Donald Trump, the presumptive Republican presidential nominee, and Speaker of the House Paul Ryan have been in a sort of low-level standoff for the last week, following Ryan's announcement that he could not yet support the nominee, with Trump firing back that he was not yet ready to support Ryan's policy agenda. The two met today on Capitol Hill, but the meeting didn't exactly produce a breakthrough.
At the end of the session, the pair released a joint statement that looks to have been workshopped to please both camps—making Ryan's case that "it's critical that Republicans unite around our shared principles, advance a conservative agenda" while repeating Trump's frequent point that both men "are extremely proud of the fact that many millions of new voters have entered the primary system, far more than ever before in the Republican Party's history."
The pair said that they planned further discussions, but that the first meeting "was a very positive step toward unification." Reince Preibus, the chair of the Republican National Committee, seconded that notion, tweeting that the meeting was "a very positive step toward party unity." Rep. Cathy McMorris Rodgers, the House GOP's highest ranking woman and a critic of Trump's, also called the meeting an "important first step" towards unity.
Unity seems to be the buzzword for Republicans talking about Trump these days, with Ryan explaining his initial decision to not back Trump by saying that the presumptive nominee had not yet unified the party.
You can understand the incentives for party leaders to call for unity, but unity isn't the solution to the party's Trump problem. On the contrary, to unify around Trump would only exacerbate that specific problem, as well as the deeper party dysfunctions that led to him in the first place.
Trump is, among other things, a product of the party's broad unwillingness to engage in productive self-criticism with regards to either its policies or its tone and approach to politics, to hold a sustained debate about party identity and priorities. Yes, scattered efforts have been made, but on the whole the GOP has remained largely committed to not challenging its own status quo.
At the same time, the GOP has been far too willing to accommodate, and in many cases encourage, demagogues and entertainers who, like Trump, have little interest in the details of policy or the compromises that effective political movements require.
The GOP has allowed itself to become a party devoted to channeling cultural outrage and racial resentment rather than around one designed to organize a political coalition for effective governance. Indeed, it has shed most of its interest in the business of governance in favor of a politics built entirely on grievance.
That has played well with a certain portion of the GOP base, but it has helped contribute to the party's dwindling appeal at the national level, while making meaningful policy reforms essentially impossible, because it does not allow for productive negotiation. Grievance is not an agenda towards which a party can work and make progress, especially when the chief goal is to keep that grievance alive.

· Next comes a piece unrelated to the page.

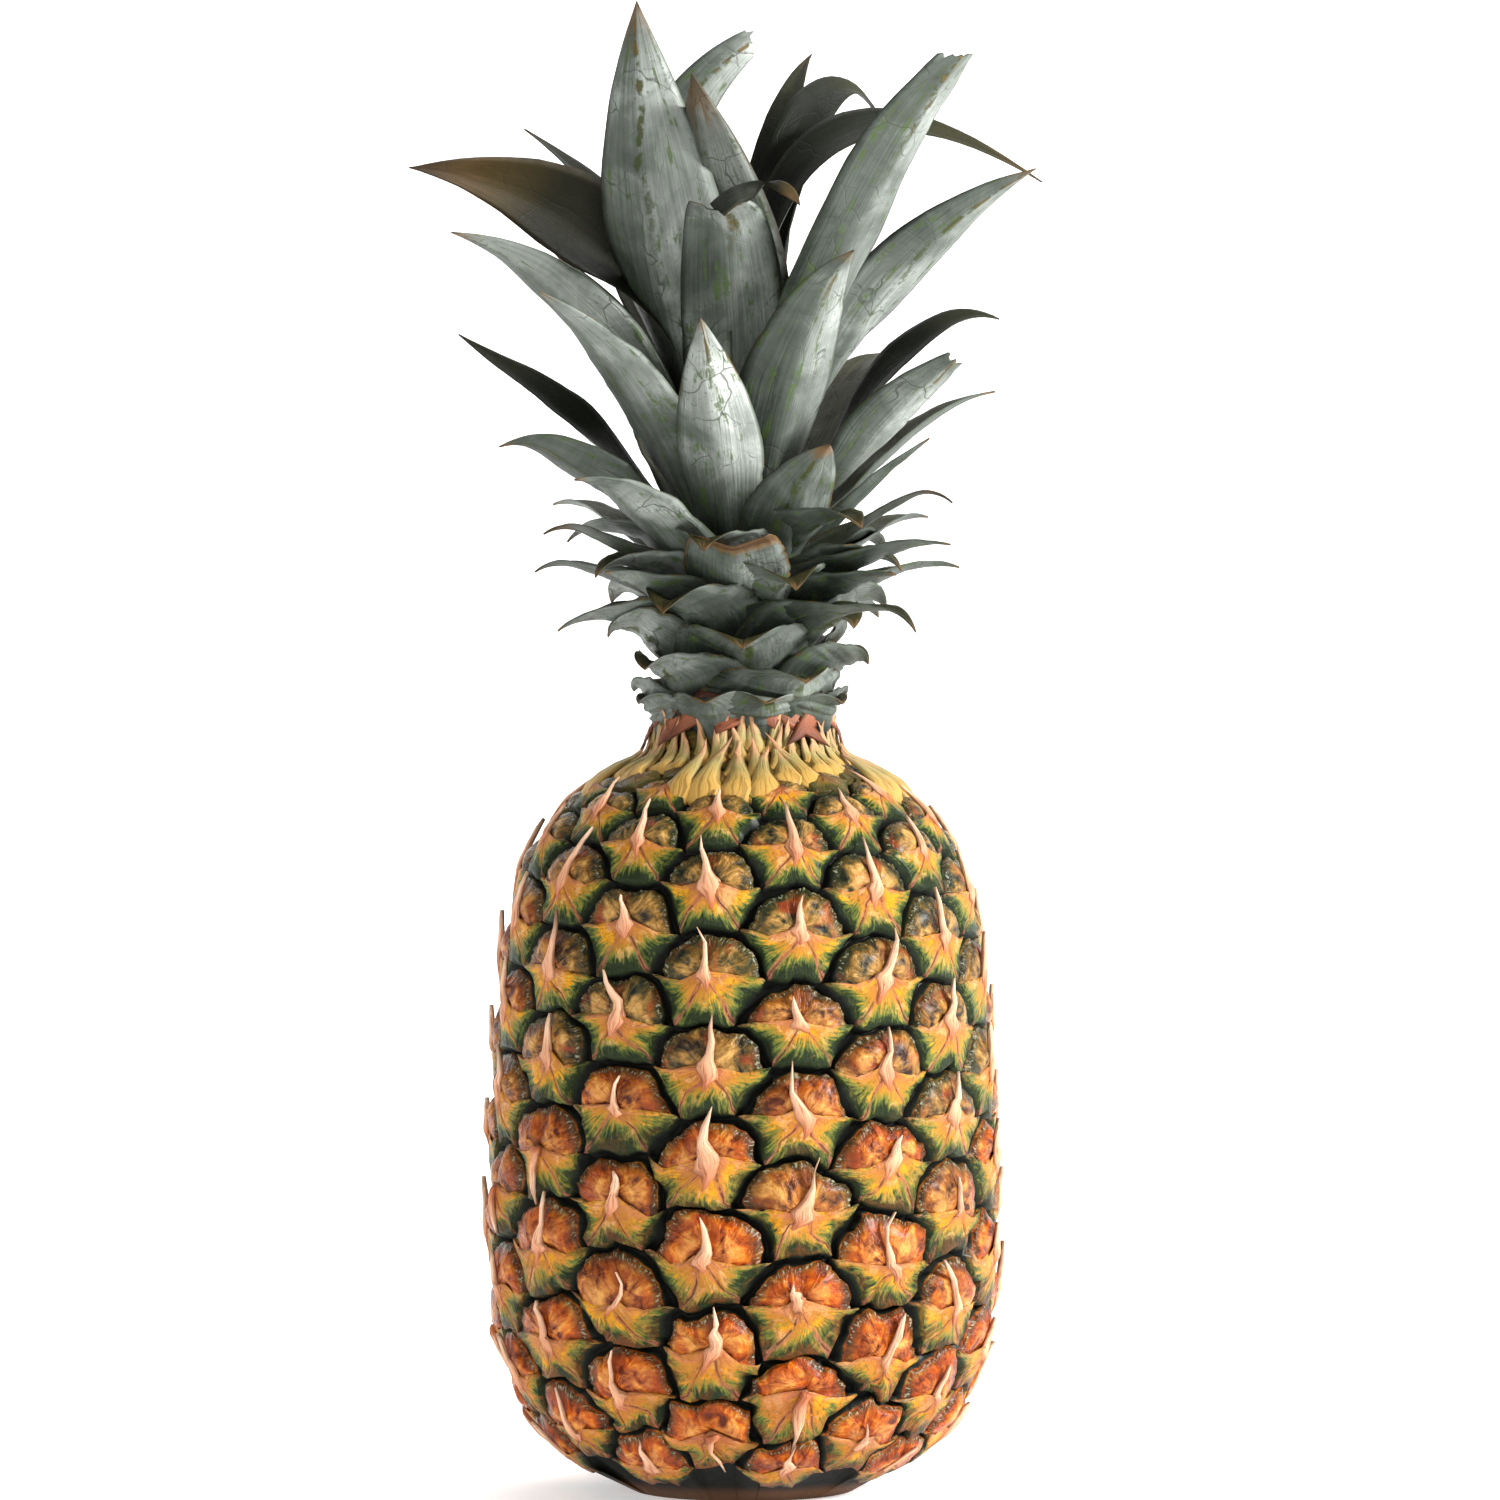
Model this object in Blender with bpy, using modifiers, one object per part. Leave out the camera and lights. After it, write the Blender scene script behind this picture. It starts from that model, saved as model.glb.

This is why Trump's approach to policy has been so maddeningly shallow: To the extent that he has offered policies, the particulars are largely beside the point; that they do not make sense, do not add up, change constantly, cannot possibly be implemented, and are often illegal does not matter. They are designed primarily to energize the grievances of his supporters, and to channel those grievances into additional support for Trump.
Trump is merely the most prominent and successful example of this brand of GOP politics, which goes back years—to the party's flirtations with fringe presidential candidates like Michelle Bachman and Herman Cain, to its nomination of not-so-sharp Senate candidates like Sharron Angle and Christine O'Donnell, to its willingness to back a presidential ticket that included Sarah Palin.
Not all of the party's candidates and politicians have been quite so self-evidently ridiculous. But their presence has been strong enough to color the party's character. The party of joke candidates has, unsurprisingly, become a joke. And now it has nominated a joke for president.
For the party's leaders and influencers to unify around Trump would be to embrace the party's reputation as a joke party, devoted largely to channeling grievance, rather than to fight it. It would be to repeat the mistakes that led to Trump in the first place, and further the long-term fracturing of the party in the name of short-term harmony. If Paul Ryan and other party leaders genuinely wish to avoid that—and maybe the real issue is that they don't—then what's called for is some disunity.